После занятий она вместе с подругой Кинко-сан тайком отправляется в парикмахерскую, но получившаяся прическа ей не нравится. «Я совсем не красивая»[32], — думает она. Однако Кинко-сан, пребывая в прекрасном расположении духа, говорит: «Хоть прямо на свидание!», после чего подытоживает: «В самом деле, не думай ни о чем, ты вполне мила». На обратном пути, глядя на закатное небо, она вспоминает об отце и приходит в возвышенно-лирическое расположение духа. «Хочу любить всех и каждого!» — думает она чуть ли не в слезах, и с ее губ срывается: «Хочу жить красиво!»[33] Придя домой, она замечает, что ее собачка Дзяпи ест травку, растущую у колодца, и ей нестерпимо, «до зубовного скрежета», хочется «скорее приласкать Дзяпи»[34]. Фрагмент, приведенный в начале этой главы, относится к следующему эпизоду: героиня возвращается в свою комнату, глядится в зеркало и рассуждает вслух.

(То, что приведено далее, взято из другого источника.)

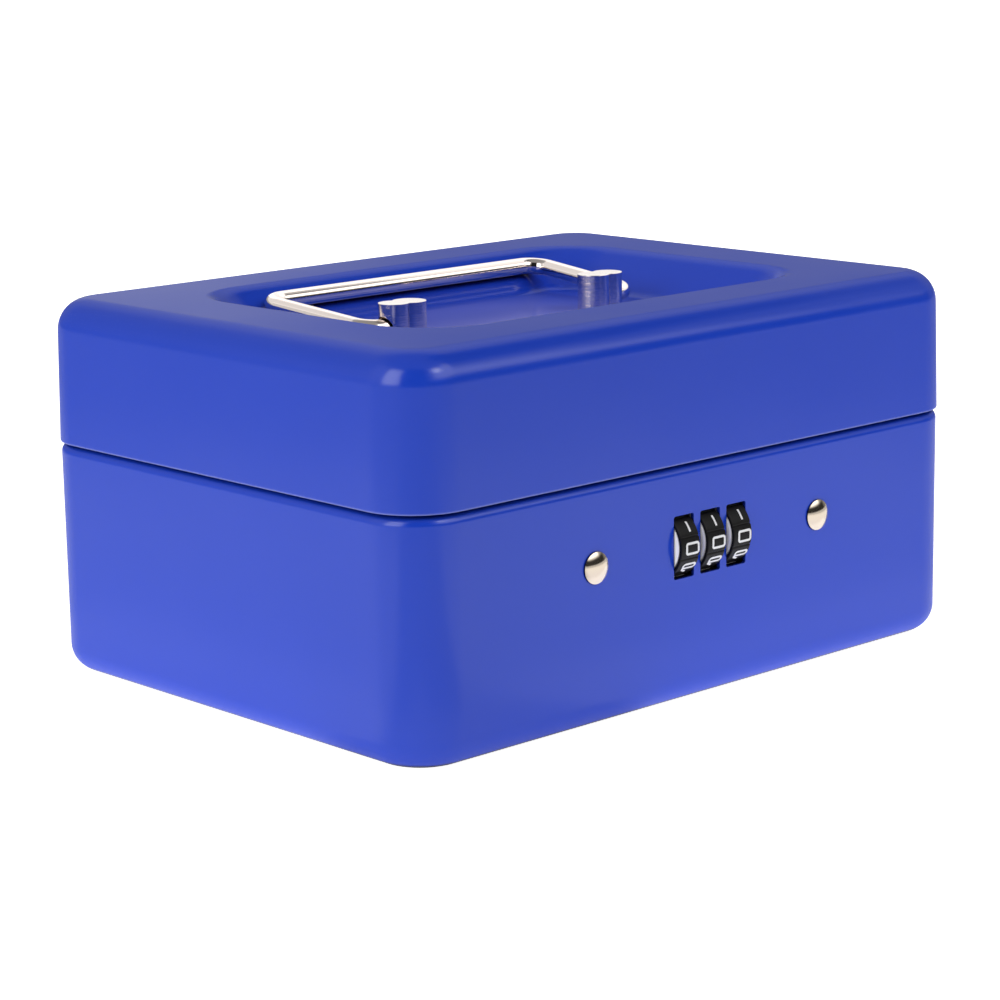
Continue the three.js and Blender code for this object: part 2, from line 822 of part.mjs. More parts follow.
// The catch: a leaf held by its front edge on the case, with a nose up in the hook's window and three
// feelers behind, over the cams. The hook pushes the nose back, which only happens if all feelers can drop.
function catchSpring() {
  const low = caseHalfHeight + seatGap;
  const halfWidth = caseHalfWidth - catchSideMargin;
  const leaf = block(
    [-halfWidth, halfWidth],
    [-catchFront, catchBack],
    [low, low + catchThickness],
  );
  const feelers = dialPlaces.map((x) => {
    const middle = x + flangeMiddle;
    return block(
      [middle - feelerThickness / 2, middle + feelerThickness / 2],
      [-feelerWidth / 2, feelerWidth / 2],
      [camRadius + clearance, low + catchThickness],
    );
  });
  const noseLow = hookWindowLow - lockHeight + clearance;
  const noseTip = lipFrontInnerY - spindleY + clearance;
  const tongueFront = hookFrontY + hookThickness + tongueStandOff - spindleY;
  const tongueBack = tongueFront + tongueThickness;
  const tongue = prism(
    new THREE.Shape(
      filleted(
        [
          [tongueFront, low],
          [tongueFront, noseLow],
          [noseTip, noseLow + noseHeight / 2, clearance],
          [tongueFront, noseLow + noseHeight],
          [tongueBack, noseLow + noseHeight, tongueThickness / 2],
          [tongueBack, low],
        ],
        true,
      ),
    ),
    -tongueWidth / 2,
    tongueWidth / 2,
    alongX,
  );
  return join([leaf, ...feelers, tongue]);
}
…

Затем она идет на кухню и, промывая рис, думает: «Мама такая милая[35], трогательная стала, надо о ней заботиться изо всех сил, люблю ее всем сердцем». Рассказ кончается тем, что героиня засыпает, погрузившись в свои мысли.

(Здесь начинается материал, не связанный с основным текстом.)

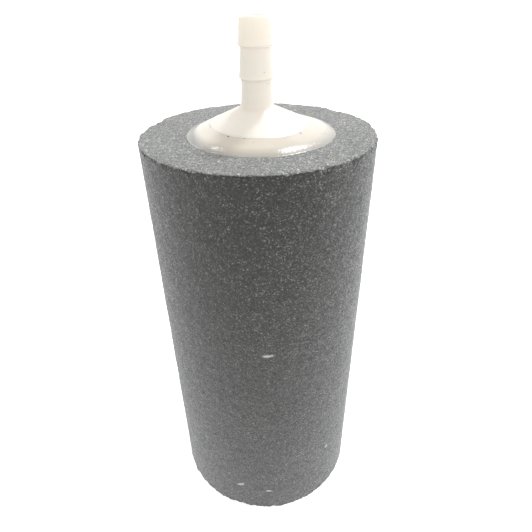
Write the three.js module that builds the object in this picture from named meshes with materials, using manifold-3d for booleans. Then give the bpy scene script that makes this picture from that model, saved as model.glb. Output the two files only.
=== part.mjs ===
// Cylindrical air stone for a pond or a large aquarium: a cup of bonded mineral grit whose open
// end is closed by a moulded hose fitting, bedded and sealed with two-part epoxy.
//
// Millimetres, +Z up. The origin is the centre of the stone's bottom face. Every piece is a solid
// of revolution about Z, except that the sealing bead spreads further to one side, as hand-laid
// adhesive does. Heights of the fitting and the adhesive are measured from the stone's top face.
import * as THREE from "three";
import { mergeVertices } from "three/addons/utils/BufferGeometryUtils.js";
import Module from "manifold-3d";

// Stone: a pressed cup with a blind core that feeds air to the whole wall.
const STONE_RADIUS = 25;
const STONE_HEIGHT = 102;
const STONE_EDGE_BREAK = 0.6;
const CORE_TOP_RADIUS = 11;
const CORE_BOTTOM_RADIUS = 10.2;
const CORE_FLOOR = 14;
const CORE_CORNER = 3;
const SEAT_RADIUS = 14.2;
const SEAT_DEPTH = 2.5;

// Fitting: the barbed stem.
const AIRWAY_RADIUS = 2.05;
const TIP_ABOVE_TOP = 21.8;
const TIP_FACE_RADIUS = 2.4;
const TIP_RADIUS = 3.12;
const TIP_ROUNDING_HEIGHT = 0.8;
const BARB_COUNT = 2;
const FIRST_CREST_ABOVE_TOP = 17;
const BARB_PITCH = 5.9;
const CREST_RADIUS = 3.58;
const CREST_LAND = 0.25;
const LIP_RADIUS = 3.34;
const LIP_HEIGHT = 0.9;
const SHOULDER_HEIGHT = 0.35;
const NECK_RADIUS = 3.1;
const NECK_FOOT_RADIUS = 3.25;
const NECK_FOOT_ABOVE_TOP = 6.6;

// Fitting: the conical flange and the skirt that hangs into the stone's core.
const CONE_TOP_RADIUS = 4.1;
const CONE_TOP_ABOVE_TOP = 4.96;
const CONE_FALL = 0.46;
const CONE_EDGE_RADIUS = 12;
const FLANGE_RADIUS = 13;
const FLANGE_EDGE_ROUNDING = 1;
const FLANGE_UNDERSIDE = -1.4;
const SHELL_THICKNESS = 1.9;
const SKIRT_RADIUS = 9.7;
const SKIRT_INNER_RADIUS = 8.2;
const SKIRT_BOTTOM = -7.5;
const SKIRT_LEAD_IN = 0.5;
const AIRWAY_FLARE = 0.6;

// Adhesive. The bead's outer edge is off centre, and its inner edge keeps to the cone.
const BEAD_RADIUS = 15.6;
const BEAD_OFFSET_X = 0.6;
const BEAD_OFFSET_Y = -0.5;
const BEAD_INNER_RADIUS = 10.8;
const BEAD_FEATHER = 0.4;
const BEAD_ROOT = -0.9;
const BEDDING_TOP = -1.1;
const ADHESIVE_GAP = 0.1;

const STONE_SEGMENTS = 72;
const HEAD_SEGMENTS = 60;
const CORNER_STEPS = 4;
const MENISCUS_STEPS = 6;
const WELD_TOLERANCE = 1e-4;

const STONE_GREY = 0x8f9090;
const FITTING_IVORY = 0xefe9dc;
const EPOXY_CREAM = 0xe0dacb;

const wasm = await Module();
wasm.setup();

// Points of a rounded corner, with both ends: it leaves start towards the corner and arrives at
// end from the corner. All three are [radius, height].
function roundedCorner(start, corner, end) {
  const [a, b, c] = [start, corner, end].map(([r, z]) => new THREE.Vector2(r, z));
  const curve = new THREE.QuadraticBezierCurve(a, b, c);
  return curve.getPoints(CORNER_STEPS).map(({ x, y }) => [x, y]);
}

// A solid of revolution about Z from a profile of [radius, height] points. The profile climbs on
// its outer side, so that the faces point out.
function revolve(profile, segments) {
  const points = profile.map(([r, z]) => new THREE.Vector2(r, z));
  return new THREE.LatheGeometry(points, segments).rotateX(Math.PI / 2);
}

// A BufferGeometry as a manifold-3d solid.
function toSolid(geometry) {
  const bare = new THREE.BufferGeometry();
  bare.setAttribute("position", geometry.getAttribute("position"));
  bare.setIndex(geometry.index);
  const merged = mergeVertices(bare, WELD_TOLERANCE);
  return new wasm.Manifold(
    new wasm.Mesh({
      numProp: 3,
      vertProperties: merged.attributes.position.array,
      triVerts: new Uint32Array(merged.index.array),
    }),
  );
}

// A manifold-3d solid as a BufferGeometry.
function toGeometry(solid) {
  const mesh = solid.getMesh();
  const geometry = new THREE.BufferGeometry();
  geometry.setAttribute("position", new THREE.BufferAttribute(mesh.vertProperties, 3));
  geometry.setIndex(new THREE.BufferAttribute(mesh.triVerts, 1));
  geometry.computeVertexNormals();
  return geometry;
}

function material(name, color, roughness) {
  return new THREE.MeshStandardMaterial({ name, color, roughness, metalness: 0 });
}

function namedMesh(name, geometry, look) {
  const mesh = new THREE.Mesh(geometry, look);
  mesh.name = name;
  return mesh;
}

// The cup of bonded grit: broken outer edges, a shallow seat for the flange, a drafted core.
function stoneGeometry() {
  const seatFloor = STONE_HEIGHT - SEAT_DEPTH;
  return revolve(
    [
      [0, 0],
      [STONE_RADIUS - STONE_EDGE_BREAK, 0],
      [STONE_RADIUS, STONE_EDGE_BREAK],
      [STONE_RADIUS, STONE_HEIGHT - STONE_EDGE_BREAK],
      [STONE_RADIUS - STONE_EDGE_BREAK, STONE_HEIGHT],
      [SEAT_RADIUS, STONE_HEIGHT],
      [SEAT_RADIUS, seatFloor],
      [CORE_TOP_RADIUS, seatFloor],
      ...roundedCorner(
        [CORE_BOTTOM_RADIUS, CORE_FLOOR + CORE_CORNER],
        [CORE_BOTTOM_RADIUS, CORE_FLOOR],
        [CORE_BOTTOM_RADIUS - CORE_CORNER, CORE_FLOOR],
      ),
      [0, CORE_FLOOR],
    ],
    STONE_SEGMENTS,
  );
}

// Height of the flange's cone above the stone's top at a radius.
function coneHeight(radius) {
  return CONE_TOP_ABOVE_TOP - (radius - CONE_TOP_RADIUS) * CONE_FALL;
}

// The outside of one barb: the shoulder that grips the hose, the crest's land and the lip above.
function barbOutline(crest) {
  return [
    [NECK_RADIUS, crest - CREST_LAND - SHOULDER_HEIGHT],
    [CREST_RADIUS, crest - CREST_LAND],
    [CREST_RADIUS, crest],
    [LIP_RADIUS, crest + LIP_HEIGHT],
  ];
}

// The outside of the flange and skirt, from the skirt's bottom edge up to the foot of the stem.
function flangeOutline() {
  return [
    [SKIRT_RADIUS - SKIRT_LEAD_IN, SKIRT_BOTTOM],
    [SKIRT_RADIUS, SKIRT_BOTTOM + 2 * SKIRT_LEAD_IN],
    [SKIRT_RADIUS, FLANGE_UNDERSIDE],
    [FLANGE_RADIUS, FLANGE_UNDERSIDE],
    ...roundedCorner(
      [FLANGE_RADIUS, coneHeight(FLANGE_RADIUS) - FLANGE_EDGE_ROUNDING],
      [FLANGE_RADIUS, coneHeight(FLANGE_RADIUS)],
      [CONE_EDGE_RADIUS, coneHeight(CONE_EDGE_RADIUS)],
    ),
    ...roundedCorner(
      [CONE_TOP_RADIUS, CONE_TOP_ABOVE_TOP],
      [NECK_FOOT_RADIUS, coneHeight(NECK_FOOT_RADIUS)],
      [NECK_FOOT_RADIUS, NECK_FOOT_ABOVE_TOP],
    ),
  ];
}

// The barbed stem from its lowest barb up to the face of its tip.
function stemOutline() {
  const barbs = [];
  for (let i = BARB_COUNT - 1; i >= 0; i--) {
    barbs.push(...barbOutline(FIRST_CREST_ABOVE_TOP - i * BARB_PITCH));
  }
  const tipCorner = roundedCorner(
    [TIP_RADIUS, TIP_ABOVE_TOP - TIP_ROUNDING_HEIGHT],
    [TIP_RADIUS, TIP_ABOVE_TOP],
    [TIP_FACE_RADIUS, TIP_ABOVE_TOP],
  );
  return [...barbs, ...tipCorner];
}

// The hose fitting in its own frame, whose Z = 0 is the stone's top face.
function fittingGeometry() {
  const roofAt = (radius) => coneHeight(radius) - SHELL_THICKNESS;
  const airwayFoot = roofAt(AIRWAY_RADIUS + AIRWAY_FLARE);
  const profile = [
    ...flangeOutline(),
    ...stemOutline(),
    [AIRWAY_RADIUS, TIP_ABOVE_TOP],
    [AIRWAY_RADIUS, airwayFoot + AIRWAY_FLARE],
    [AIRWAY_RADIUS + AIRWAY_FLARE, airwayFoot],
    [SKIRT_INNER_RADIUS, roofAt(SKIRT_INNER_RADIUS)],
    [SKIRT_INNER_RADIUS, SKIRT_BOTTOM],
  ];
  return revolve([...profile, profile[0]], HEAD_SEGMENTS);
}

// The room that the fitting takes from the adhesive, with the gap around it.
function fittingRoom() {
  const outline = flangeOutline().map(([r, z]) => [r + ADHESIVE_GAP, z]);
  const geometry = revolve(
    [[0, SKIRT_BOTTOM], ...outline, [0, NECK_FOOT_ABOVE_TOP]],
    HEAD_SEGMENTS,
  );
  const room = toSolid(geometry);
  const raised = room.translate([0, 0, ADHESIVE_GAP]);
  const lowered = room.translate([0, 0, -ADHESIVE_GAP]);
  return room.add(raised).add(lowered);
}

// Adhesive on the floor of the seat, under the flange and outside the skirt.
function beddingGeometry(room) {
  const floor = -SEAT_DEPTH;
  const wall = SEAT_RADIUS - ADHESIVE_GAP;
  const ring = revolve(
    [
      [CORE_TOP_RADIUS, floor],
      [wall, floor],
      [wall, BEDDING_TOP],
      [CORE_TOP_RADIUS, BEDDING_TOP],
      [CORE_TOP_RADIUS, floor],
    ],
    HEAD_SEGMENTS,
  );
  return toGeometry(toSolid(ring).subtract(room));
}

// How far out a radius lies across the bead's free width: 0 at the cone's edge, 1 where the bead
// meets the stone.
function beadShare(radius) {
  return (radius - CONE_EDGE_RADIUS) / (BEAD_RADIUS - CONE_EDGE_RADIUS);
}

// The bead's free surface from where it meets the stone up to the cone's edge. It leaves the cone
// at the cone's own slope and turns down a little more steeply towards its outer edge.
function meniscus() {
  const drop = coneHeight(BEAD_RADIUS) + BEAD_FEATHER;
  const points = [];
  for (let i = 1; i <= MENISCUS_STEPS; i++) {
    const inward = (i / MENISCUS_STEPS) * (BEAD_RADIUS - CONE_EDGE_RADIUS);
    const radius = BEAD_RADIUS - inward;
    points.push([radius, coneHeight(radius) + BEAD_FEATHER - drop * beadShare(radius) ** 3]);
  }
  return points;
}

// Moves the outer edge of a ring sideways, and each point inside it by less, down to nothing at
// the cone's edge.
function pushedOffCentre(geometry) {
  const position = geometry.getAttribute("position");
  for (let i = 0; i < position.count; i++) {
    const share = Math.max(0, beadShare(Math.hypot(position.getX(i), position.getY(i))));
    position.setX(i, position.getX(i) + BEAD_OFFSET_X * share);
    position.setY(i, position.getY(i) + BEAD_OFFSET_Y * share);
  }
  return geometry;
}

// The bead that rounds off the flange: its root fills the seat outside the rim, its outer edge
// laps the stone's top face, and its inner edge feathers out on the cone.
function beadGeometry(room) {
  const root = SEAT_RADIUS - ADHESIVE_GAP;
  const featherTop = coneHeight(BEAD_INNER_RADIUS) + BEAD_FEATHER;
  const lap = revolve(
    [
      [BEAD_INNER_RADIUS, 0],
      [BEAD_RADIUS, 0],
      ...meniscus(),
      [BEAD_INNER_RADIUS, featherTop],
      [BEAD_INNER_RADIUS, 0],
    ],
    HEAD_SEGMENTS,
  );
  const plug = revolve(
    [
      [BEAD_INNER_RADIUS, BEAD_ROOT],
      [root, BEAD_ROOT],
      [root, BEAD_FEATHER],
      [BEAD_INNER_RADIUS, BEAD_FEATHER],
      [BEAD_INNER_RADIUS, BEAD_ROOT],
    ],
    HEAD_SEGMENTS,
  );
  const ring = toSolid(pushedOffCentre(lap)).add(toSolid(plug));
  return toGeometry(ring.subtract(room));
}

const epoxy = material("epoxy", EPOXY_CREAM, 0.25);
const room = fittingRoom();

const stone = namedMesh("stone_body", stoneGeometry(), material("grit", STONE_GREY, 0.95));

const head = new THREE.Group();
head.position.z = STONE_HEIGHT;
head.add(
  namedMesh("hose_fitting", fittingGeometry(), material("ivory", FITTING_IVORY, 0.4)),
  namedMesh("bedding_adhesive", beddingGeometry(room), epoxy),
  namedMesh("sealing_bead", beadGeometry(room), epoxy),
);

const airStone = new THREE.Group();
airStone.name = "air_stone";
airStone.add(stone, head);

export default airStone;
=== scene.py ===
"""Looks of a tall air stone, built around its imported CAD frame.

A cup of sintered mineral grit is closed by a moulded hose fitting, which is set in and sealed with
cream two-part epoxy. Sizes in the classes are millimetres, as on a maker's drawing. Meshes are in
metres in the frame's own axes: +Z up, with the origin at the centre of the stone's bottom face.
"""

import logging
import math
from dataclasses import dataclass
from enum import Enum
from typing import Any

import bpy
import numpy as np
from mathutils import Matrix, Vector, noise


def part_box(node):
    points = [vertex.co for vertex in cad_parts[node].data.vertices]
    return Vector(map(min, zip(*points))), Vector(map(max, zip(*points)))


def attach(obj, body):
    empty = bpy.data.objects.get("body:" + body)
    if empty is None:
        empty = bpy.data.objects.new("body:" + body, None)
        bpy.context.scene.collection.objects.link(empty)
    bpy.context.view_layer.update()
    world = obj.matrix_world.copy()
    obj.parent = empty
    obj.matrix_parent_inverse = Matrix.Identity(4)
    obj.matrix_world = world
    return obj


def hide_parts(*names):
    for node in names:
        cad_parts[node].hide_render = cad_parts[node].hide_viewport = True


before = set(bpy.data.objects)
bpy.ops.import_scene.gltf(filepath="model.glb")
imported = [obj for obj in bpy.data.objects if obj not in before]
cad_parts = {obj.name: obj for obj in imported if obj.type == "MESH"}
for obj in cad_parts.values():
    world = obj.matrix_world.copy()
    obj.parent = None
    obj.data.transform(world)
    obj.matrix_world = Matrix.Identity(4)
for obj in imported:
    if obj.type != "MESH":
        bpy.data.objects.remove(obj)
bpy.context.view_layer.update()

logging.basicConfig(level=logging.INFO, format="%(message)s")
log = logging.getLogger("air_stone")

MM = 0.001
BODY = "root"


class CadNode(Enum):
    """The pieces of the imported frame."""

    STONE = "stone_body"
    FITTING = "hose_fitting"
    BEDDING = "bedding_adhesive"
    BEAD = "sealing_bead"


class Slot(Enum):
    """The record's material slots."""

    GRIT = "bonded_grit"
    PLASTIC = "moulded_plastic"
    EPOXY = "epoxy"


class Facets(Enum):
    """How a mesh's faces catch the light."""

    SHARP = False
    SMOOTH = True


# Shader and mesh helpers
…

Несмотря на малый объем, в рассказе «Ученица» представлены самые разные случаи употребления слова каваии. Например, каваии применительно к фуросики означает и «любимый», и «маленький». В случае с непонравившейся прической каваии выражает желание убедить в привлекательности, каваии применительно к Кинко имеет положительный оттенок и заставляет сочувствовать ей, но в таком описании есть и насмешка. Дзяпи можно назвать каваии, потому что она глупенькая и любименькая, а каваии в адрес матери выражает жалость, сочувствие и желание оберегать. Наконец, губы героини из цитируемого отрывка являются каваии в том смысле, что они маленькие, милые, полные любви, что метафорически связано с упомянутыми вскользь «цветочками белых роз», вышитых на белье героини.

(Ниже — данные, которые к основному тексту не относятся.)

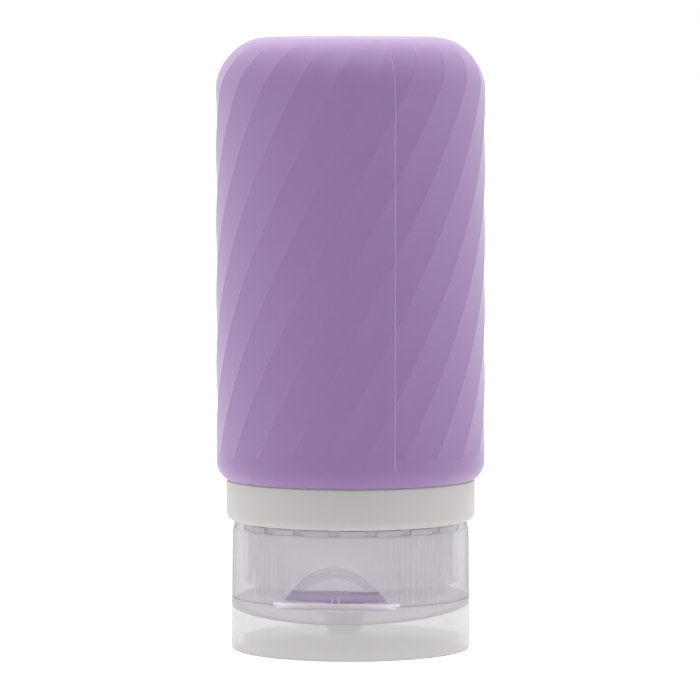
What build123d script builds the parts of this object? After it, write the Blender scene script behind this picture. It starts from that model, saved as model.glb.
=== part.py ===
from build123d import *
import math
import os

# Travel silicone bottle, modelled standing upside-down on its closed flip lid.
# Millimetres, +Z up. Origin: centre of the lid's flat standing face.
# The thumb recess and nozzle face -Y, the lid's hinge is at +Y.

# Silicone bottle
body_radius = 20.1
total_height = 91.5
body_wall = 2.0
base_round = 7.95
flute_count = 22
flute_depth = 0.18
flute_twist_per_mm = 1.54
flute_start_angle = 6.2
flute_start = 1.3
flute_section_height = 5.0
shoulder_round = 3.3
shoulder_round_height = 2.8
shoulder_thickness = 2.4
shoulder_slope_height = 3.2
mouth_radius = 10.5
neck_wall = 1.5
lip_clearance = 0.35
lip_height = 3.2
lip_corner = 0.5
neck_fit = 0.05

# Rigid collar with the neck's outside thread
collar_radius = 18.65
collar_height = 6.0
collar_low_corner = 1.2
collar_top_corner = 0.4
collar_wall = 1.6
sleeve_wall = 1.25
sleeve_length = 12.95

# Screw thread shared by the collar's sleeve and the cap
thread_pitch = 2.6
thread_depth = 0.8
thread_root_width = 1.15
thread_crest_width = 0.6
thread_crest_gap = 0.15
thread_sink = 0.25
neck_thread_turns = 1.5
cap_thread_turns = 2.5
thread_start_angle = -82.0

# Cap: ribbed outer skirt, inner threaded ring, deck and nozzle
skirt_gap = 0.75
skirt_wall = 1.5
rib_count = 120
rib_low_height = 0.28
rib_high_height = 0.16
rib_land_share = 0.3
rib_length = 10.4
rim_height = 0.95
rim_inset = 0.12
rim_tab_count = 20
rim_slot_share = 0.31
rim_slot_depth = 0.75
flange_proud = 0.3
flange_top = 7.9
deck_level = 7.0
deck_thickness = 1.3
inner_ring_wall = 1.1
inner_ring_height = 9.5
web_height = 1.9
spigot_wall = 1.1
spigot_drop = 0.45
spigot_fit = 0.2

# Slanted line where the lid meets the cap
parting_level = 7.16
parting_front_drop = 1.63
parting_gap = 0.1

# Thumb recess in the front of the skirt
recess_height = 7.5
recess_depth = 2.44
recess_ledge = 7.4
recess_back_wall = 0.9
pip_width = 0.35
pip_spacing = 1.0
pip_height = 1.2
pip_rise = 0.8
pip_proud = 0.25

# Nozzle, off the axis towards the front
nozzle_offset = 6.9
nozzle_radius = 2.57
nozzle_tip_level = 3.3
nozzle_tip_round = 0.6
nozzle_bore = 1.7
nozzle_boss_wall = 0.95
nozzle_boss_drop = 0.9
nozzle_boss_slope = 1.1

# Slit valve and the ring that holds it in the nozzle's seat
valve_radius = 2.75
valve_rim_thickness = 0.8
valve_skin = 0.4
valve_skin_radius = 1.8
slit_length = 2.4
slit_width = 0.1
valve_fit = 0.05
retainer_height = 0.8
retainer_wall = 0.95

# Seal between the bottle's lip and the cap's deck
seal_thickness = 0.95
seal_width = 3.4
seal_fit = 0.25
seal_gap = 0.05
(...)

Так и хочется воскликнуть: Дадзай в своем репертуаре! Выдавая сентенции о том, что в красоте, в прекрасном (уцукусии) чувствуется тщета, о том, что прекрасное выходит за пределы морали и добродетели, в действительности он утверждает различные оттенки каваии. Все эти каваии по своей сути неуловимо отличаются одно от другого, и это соответствует ощущению нерешительности, возникающему всякий раз, когда «я» рассказчицы полностью меняется. После демонстрации этого великолепного контраста между таким близким каваии и далеким уцукусии занавес опускается.

Своим произведением Дадзай заложил основу стилистики монолога от лица молодой девушки. В этом смысле рассказ можно считать предвестием таких послевоенных вещей писателя, как «Закатное солнце» и «Кожа и сердце». Вслед за Дадзаем, начиная с «Дайкона» Дзюрана Хисао[36] в японской послевоенной литературе появилась масса рассказов для девушек и молодежи вообще. Более того, этот жанр стал основным в японской литературе послевоенного времени — в особенности с выходом «Момодзири мусумэ» Осаму Хасимото[37]; закончить ряд можно рассказом «Девочка-Асура» Отаро Майдзё[38]. Если проследить, какие перемены постигли за это время саму тему каваии и кавайную манеру изложения, то получится весьма любопытная история литературы.